Persévérant, Elijah Ary a décidé de poursuivre ses études. Mais cette fois-ci, ce ne sera pas sur le sol des monastères indiens, mais sur les bancs de l’UQAM, pour un baccalauréat en sciences des religions. Il a d’ailleurs eu bien des difficultés à s’adapter aux études à l’occidentale, lui qui était habitué à mémoriser les textes sacrés. Il se rappelle encore le jour où son professeur lui a mis un «B» pour son examen sur la religion bouddhiste. «J’avais passé six ans à l’étudier, je n’y croyais pas!» dit-il en souriant.
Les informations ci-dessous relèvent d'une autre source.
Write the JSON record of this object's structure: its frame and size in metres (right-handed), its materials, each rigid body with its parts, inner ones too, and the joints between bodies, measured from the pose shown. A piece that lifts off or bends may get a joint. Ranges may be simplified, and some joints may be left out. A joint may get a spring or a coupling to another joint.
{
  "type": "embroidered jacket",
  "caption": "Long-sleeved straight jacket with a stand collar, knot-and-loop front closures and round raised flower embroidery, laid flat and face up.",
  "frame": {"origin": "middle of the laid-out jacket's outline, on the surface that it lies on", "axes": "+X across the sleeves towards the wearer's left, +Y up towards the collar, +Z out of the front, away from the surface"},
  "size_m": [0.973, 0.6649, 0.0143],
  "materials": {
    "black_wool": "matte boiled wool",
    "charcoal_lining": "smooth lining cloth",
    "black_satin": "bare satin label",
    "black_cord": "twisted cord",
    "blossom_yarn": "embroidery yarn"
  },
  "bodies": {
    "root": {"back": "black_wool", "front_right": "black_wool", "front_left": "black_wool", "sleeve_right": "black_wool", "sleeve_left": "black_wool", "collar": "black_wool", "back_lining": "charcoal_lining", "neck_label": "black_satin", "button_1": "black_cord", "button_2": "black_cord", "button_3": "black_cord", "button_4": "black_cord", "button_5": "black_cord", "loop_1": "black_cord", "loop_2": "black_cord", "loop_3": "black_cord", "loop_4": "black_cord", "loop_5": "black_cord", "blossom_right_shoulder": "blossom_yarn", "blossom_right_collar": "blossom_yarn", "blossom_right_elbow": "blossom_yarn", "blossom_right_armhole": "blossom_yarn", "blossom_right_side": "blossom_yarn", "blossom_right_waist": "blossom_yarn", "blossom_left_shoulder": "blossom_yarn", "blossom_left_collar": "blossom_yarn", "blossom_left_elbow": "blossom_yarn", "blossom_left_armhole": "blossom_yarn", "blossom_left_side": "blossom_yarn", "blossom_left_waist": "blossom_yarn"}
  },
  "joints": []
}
Il a ensuite effectué une maîtrise en tibétologie en France, où il a rejoint sa fiancée, son amour de jeunesse. Ils s’étaient connus à l’âge de 14 ans, un peu avant qu’il ne parte pour le monastère, et avaient correspondu durant son long séjour. «J’étais honorée d’être l’amie de quelqu’un de si spécial, se souvient Emmanuelle Ary, la tendresse dans la voix. Mais, je n’hésitais pas à le contredire! Je lui disais qu’il n’avait pas à se prendre la tête avec toutes ces histoires de réincarnation.»
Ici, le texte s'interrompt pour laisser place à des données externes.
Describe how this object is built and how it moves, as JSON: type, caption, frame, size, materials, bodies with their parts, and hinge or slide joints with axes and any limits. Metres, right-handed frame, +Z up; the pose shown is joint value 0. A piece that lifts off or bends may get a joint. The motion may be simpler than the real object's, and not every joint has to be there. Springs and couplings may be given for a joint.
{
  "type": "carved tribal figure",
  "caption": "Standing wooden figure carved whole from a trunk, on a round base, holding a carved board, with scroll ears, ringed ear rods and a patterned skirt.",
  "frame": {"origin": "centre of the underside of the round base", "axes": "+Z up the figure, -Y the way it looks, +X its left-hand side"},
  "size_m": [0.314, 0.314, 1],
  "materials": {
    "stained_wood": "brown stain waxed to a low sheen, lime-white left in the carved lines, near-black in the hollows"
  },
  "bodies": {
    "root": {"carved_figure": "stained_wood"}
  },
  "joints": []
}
À l’époque, Emmanuelle Ary n’était pas bouddhiste, mais l’expérience de son ami l’a poussée à revoir ses croyances. «Être réincarné, j’ignorais ce que cela pouvait bien dire. Mais en vivant avec Elijah, j’ai vu ce que cela signifiait au quotidien. C’est comme s’il avait un vieillard très sage à l’intérieur de lui, raconte-t-elle, pensive. Et c’est une personne profondément soucieuse des autres.»

C’est peut-être le goût d’aider ses semblables qui a poussé ce grand gaillard d’un calme désarmant vers l’enseignement, après son doctorat à Harvard. «J’ai toujours voulu enseigner. Ça me permet d’apprendre sur le bouddhisme et de partager mes connaissances. En même temps, dans un contexte universitaire, c’est un défi: les étudiants ne me laissent pas dire n’importe quoi. Ils sont très critiques et c’est très bien.»

S’il est objectif dans ses cours et considère la religion comme une science, Elijah Ary demeure profondément guidé par sa foi dans ses actes quotidiens. «Le but de la religion, c’est de devenir une meilleure personne, c’est de devenir profondément humain. Voilà ce que je cherche.»

Et la réincarnation, y croit-il toujours? «J’ai déjà remis en doute, mais plus maintenant.» Trop d’impressions de déjà vécu. Notamment la première fois où il a voyagé au Tibet et où il a découvert la maison dans laquelle il avait résidé dans sa vie antérieure. La certitude d’avoir habité cet endroit s’est imposé à lui si fortement qu’il s’est exclamé «Bienvenue chez moi!»